A topology preserving cluster-based channel assignment for wireless mesh networks

Abstract

Summary Wireless Mesh Networks (WMN) with multiple radios and multiple channels are expected to resolve the capacity limitation problem of simpler wireless networks. However, optimal WMN channel assignment (CA) is NP complete, and it requires an optimal mapping of available channels to interfaces mounted over mesh routers. Acceptable solutions to CA must minimize network interference and maximize available network throughput. In this paper, we propose a CA solution called as cluster-based channel assignment (CBCA). CBCA aims at minimizing co-channel interference yet retaining topology through non-default CA. Topology preservation is important because it avoids network partitions and is compatible with single-interface routers in the network. A 'non-default' CA solution is desired because it uses interfaces over different channels and reduces medium contention among neighbors.
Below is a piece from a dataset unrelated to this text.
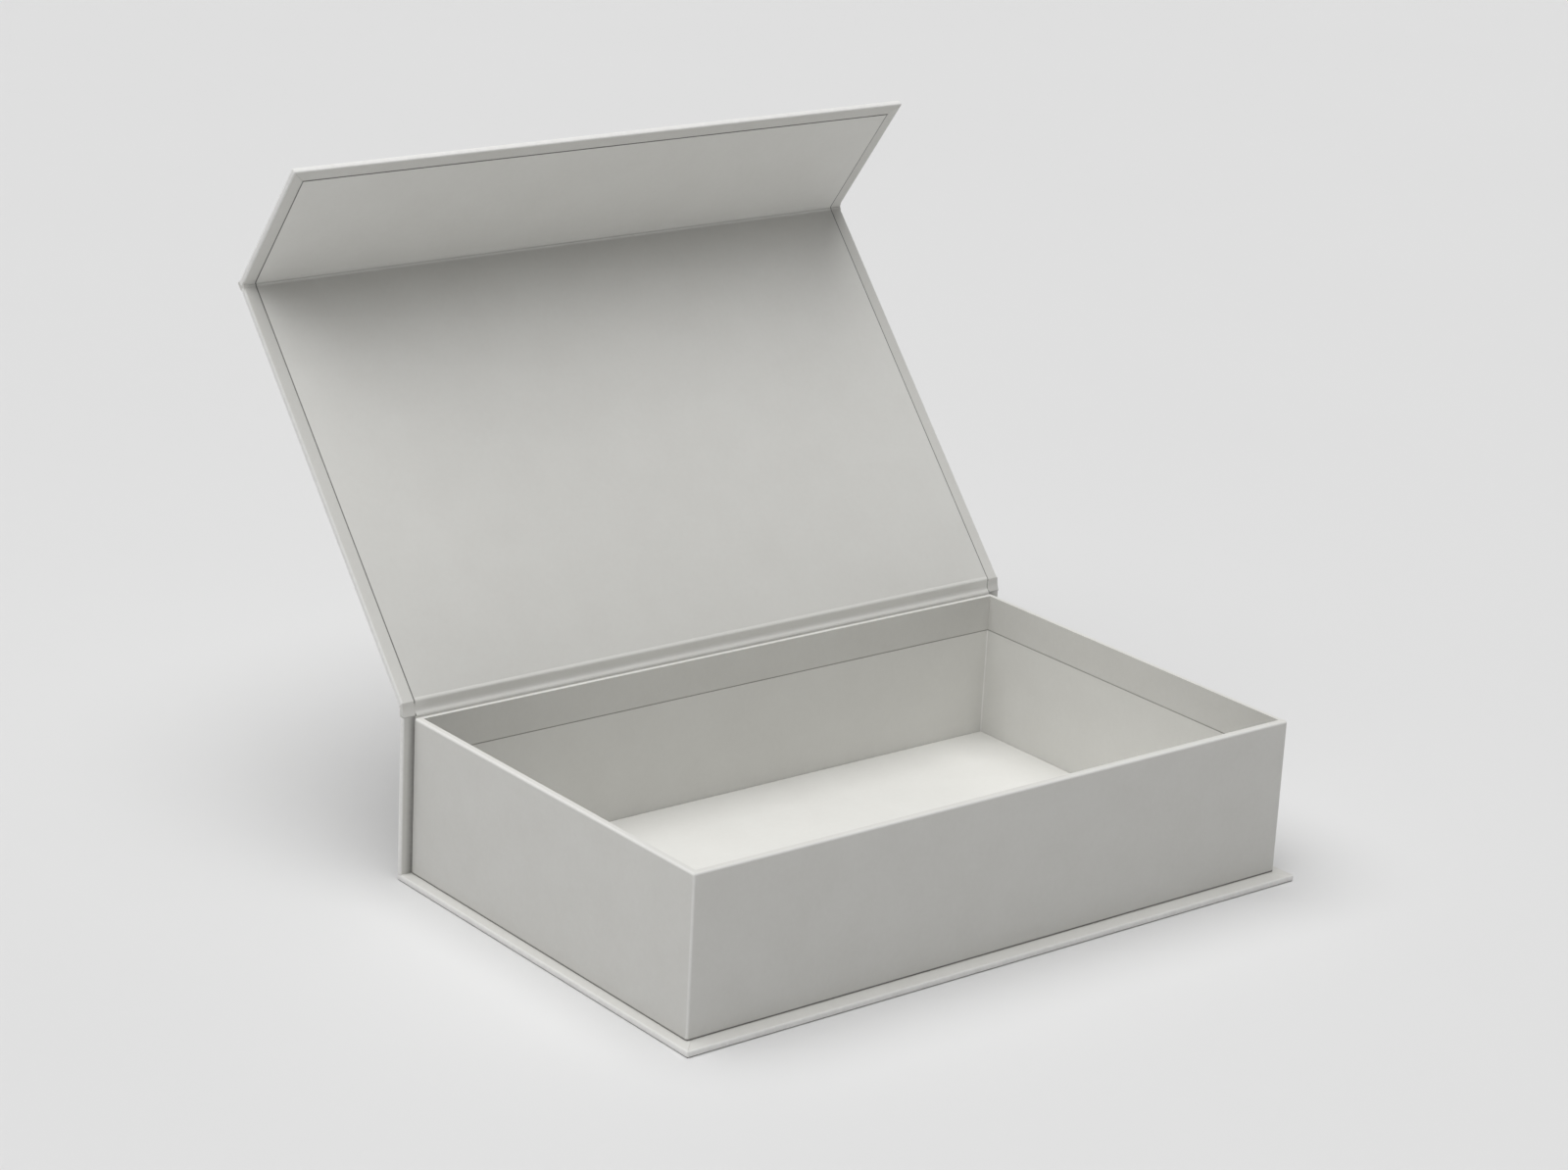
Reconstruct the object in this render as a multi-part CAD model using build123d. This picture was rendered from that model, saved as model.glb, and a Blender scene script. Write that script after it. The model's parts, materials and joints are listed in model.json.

To the best of our knowledge, CBCA is a unique cluster-based CA algorithm that addresses topology preservation using a non-default channel approach. The main advantage of CBCA is it runs in a distributed manner by allowing cluster heads to perform CA independently. CBCA runs in three stages, where first the WMN nodes are partitioned into clusters. The second stage performs binding of interfaces to neighbors and third stage performs CA. The proposed algorithm improves over previous work because it retains network topology and minimizes network interference, which in turn improves available network throughput. Further, when compared with two other CBCA algorithms, CBCA provides better performance in terms of improved network interference, throughput, delay, and packet delivery ratios when tested upon network topologies with various network densities and traffic loads.